start Working data

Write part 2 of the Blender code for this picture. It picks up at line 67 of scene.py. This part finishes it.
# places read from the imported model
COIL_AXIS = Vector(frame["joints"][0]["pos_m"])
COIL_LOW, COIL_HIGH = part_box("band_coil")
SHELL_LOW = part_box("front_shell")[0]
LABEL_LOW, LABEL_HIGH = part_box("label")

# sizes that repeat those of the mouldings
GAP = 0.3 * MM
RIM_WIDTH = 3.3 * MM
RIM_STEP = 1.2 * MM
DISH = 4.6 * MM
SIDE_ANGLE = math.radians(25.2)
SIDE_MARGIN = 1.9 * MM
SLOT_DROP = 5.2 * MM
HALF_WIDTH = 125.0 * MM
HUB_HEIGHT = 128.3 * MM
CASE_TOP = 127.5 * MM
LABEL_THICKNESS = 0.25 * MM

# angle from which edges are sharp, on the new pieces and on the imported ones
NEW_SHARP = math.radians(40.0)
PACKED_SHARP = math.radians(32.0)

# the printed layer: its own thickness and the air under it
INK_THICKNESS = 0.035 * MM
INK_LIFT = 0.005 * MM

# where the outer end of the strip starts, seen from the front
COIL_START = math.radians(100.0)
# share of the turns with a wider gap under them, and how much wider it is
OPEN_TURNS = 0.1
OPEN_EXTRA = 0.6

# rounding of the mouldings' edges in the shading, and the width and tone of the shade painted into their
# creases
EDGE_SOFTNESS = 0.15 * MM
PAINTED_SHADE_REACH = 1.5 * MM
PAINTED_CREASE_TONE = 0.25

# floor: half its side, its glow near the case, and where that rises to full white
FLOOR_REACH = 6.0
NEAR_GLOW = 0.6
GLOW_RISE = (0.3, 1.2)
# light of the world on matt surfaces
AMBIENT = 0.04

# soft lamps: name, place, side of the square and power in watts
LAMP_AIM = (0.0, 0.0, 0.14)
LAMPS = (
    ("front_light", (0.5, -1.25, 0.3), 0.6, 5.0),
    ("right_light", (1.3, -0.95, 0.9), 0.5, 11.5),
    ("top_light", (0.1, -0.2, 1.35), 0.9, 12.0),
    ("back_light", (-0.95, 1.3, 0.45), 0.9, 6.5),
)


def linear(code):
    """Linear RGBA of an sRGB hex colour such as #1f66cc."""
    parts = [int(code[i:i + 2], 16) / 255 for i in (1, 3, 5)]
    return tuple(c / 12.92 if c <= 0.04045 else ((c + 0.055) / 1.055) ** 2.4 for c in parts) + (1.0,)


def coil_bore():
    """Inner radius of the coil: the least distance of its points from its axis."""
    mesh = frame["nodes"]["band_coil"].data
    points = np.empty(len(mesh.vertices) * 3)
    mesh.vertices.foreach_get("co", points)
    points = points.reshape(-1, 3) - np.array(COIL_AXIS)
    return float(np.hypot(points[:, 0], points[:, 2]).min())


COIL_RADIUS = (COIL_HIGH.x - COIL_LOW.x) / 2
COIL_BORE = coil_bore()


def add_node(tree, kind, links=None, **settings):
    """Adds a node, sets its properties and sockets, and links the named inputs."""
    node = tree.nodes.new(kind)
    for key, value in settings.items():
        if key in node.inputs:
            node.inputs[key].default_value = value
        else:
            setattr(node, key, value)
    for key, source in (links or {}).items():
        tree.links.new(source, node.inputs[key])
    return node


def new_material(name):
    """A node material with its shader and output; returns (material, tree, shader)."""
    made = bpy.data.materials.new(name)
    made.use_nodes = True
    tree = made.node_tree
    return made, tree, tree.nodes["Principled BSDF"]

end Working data
start Working data

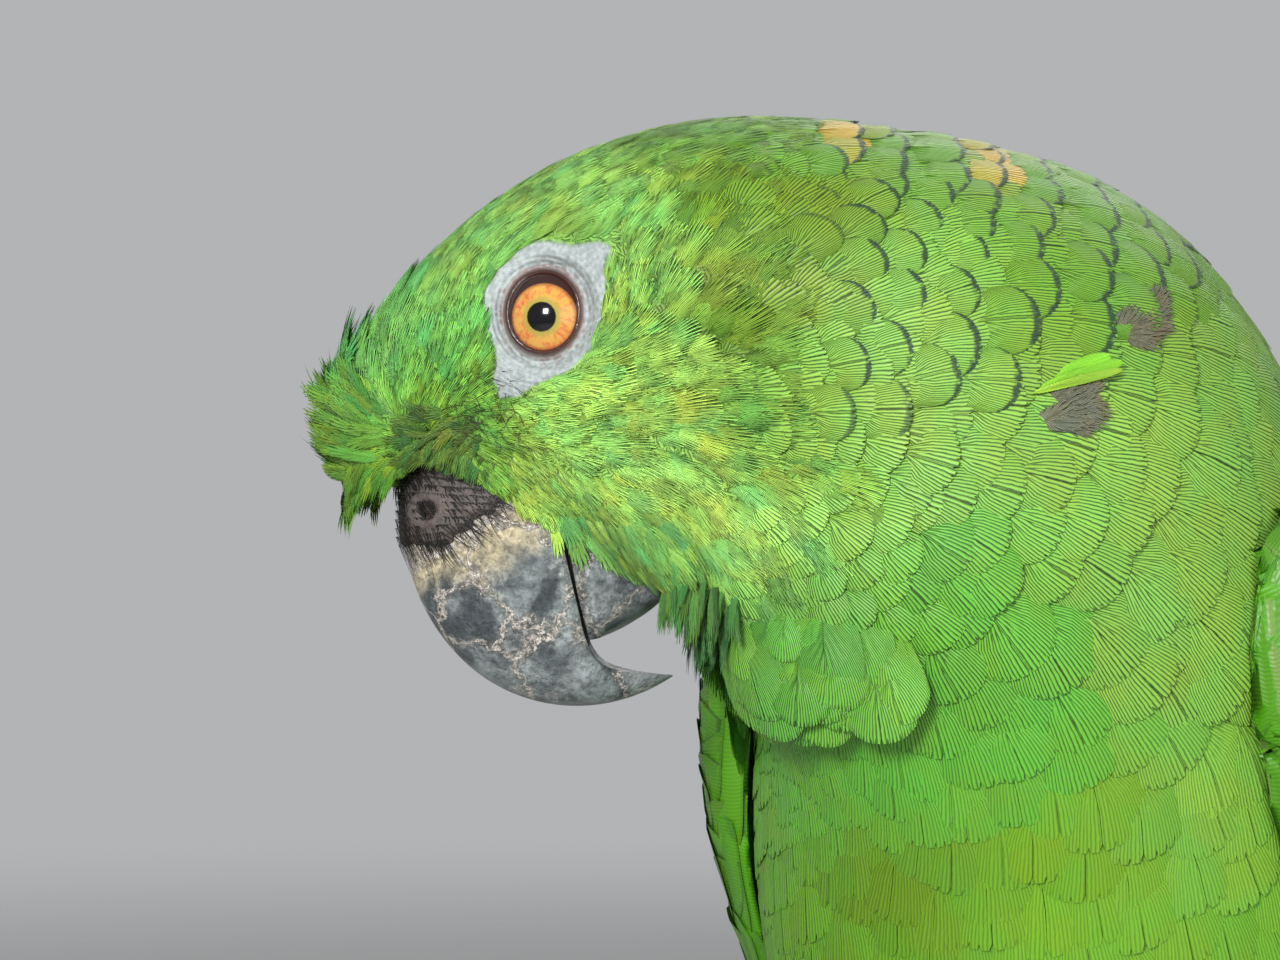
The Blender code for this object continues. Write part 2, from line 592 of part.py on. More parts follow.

end Working data

__Work to be completed__
Reproduce the lines exactly, from the line that contains "Write part 2 of" through the line that contains "return tuple(c /", and nothing more.

__Answer__
Write part 2 of the Blender code for this picture. It picks up at line 67 of scene.py. This part finishes it.
# places read from the imported model
COIL_AXIS = Vector(frame["joints"][0]["pos_m"])
COIL_LOW, COIL_HIGH = part_box("band_coil")
SHELL_LOW = part_box("front_shell")[0]
LABEL_LOW, LABEL_HIGH = part_box("label")

# sizes that repeat those of the mouldings
GAP = 0.3 * MM
RIM_WIDTH = 3.3 * MM
RIM_STEP = 1.2 * MM
DISH = 4.6 * MM
SIDE_ANGLE = math.radians(25.2)
SIDE_MARGIN = 1.9 * MM
SLOT_DROP = 5.2 * MM
HALF_WIDTH = 125.0 * MM
HUB_HEIGHT = 128.3 * MM
CASE_TOP = 127.5 * MM
LABEL_THICKNESS = 0.25 * MM

# angle from which edges are sharp, on the new pieces and on the imported ones
NEW_SHARP = math.radians(40.0)
PACKED_SHARP = math.radians(32.0)

# the printed layer: its own thickness and the air under it
INK_THICKNESS = 0.035 * MM
INK_LIFT = 0.005 * MM

# where the outer end of the strip starts, seen from the front
COIL_START = math.radians(100.0)
# share of the turns with a wider gap under them, and how much wider it is
OPEN_TURNS = 0.1
OPEN_EXTRA = 0.6

# rounding of the mouldings' edges in the shading, and the width and tone of the shade painted into their
# creases
EDGE_SOFTNESS = 0.15 * MM
PAINTED_SHADE_REACH = 1.5 * MM
PAINTED_CREASE_TONE = 0.25

# floor: half its side, its glow near the case, and where that rises to full white
FLOOR_REACH = 6.0
NEAR_GLOW = 0.6
GLOW_RISE = (0.3, 1.2)
# light of the world on matt surfaces
AMBIENT = 0.04

# soft lamps: name, place, side of the square and power in watts
LAMP_AIM = (0.0, 0.0, 0.14)
LAMPS = (
    ("front_light", (0.5, -1.25, 0.3), 0.6, 5.0),
    ("right_light", (1.3, -0.95, 0.9), 0.5, 11.5),
    ("top_light", (0.1, -0.2, 1.35), 0.9, 12.0),
    ("back_light", (-0.95, 1.3, 0.45), 0.9, 6.5),
)


def linear(code):
    """Linear RGBA of an sRGB hex colour such as #1f66cc."""
    parts = [int(code[i:i + 2], 16) / 255 for i in (1, 3, 5)]
    return tuple(c / 12.92 if c <= 0.04045 else ((c + 0.055) / 1.055) ** 2.4 for c in parts) + (1.0,)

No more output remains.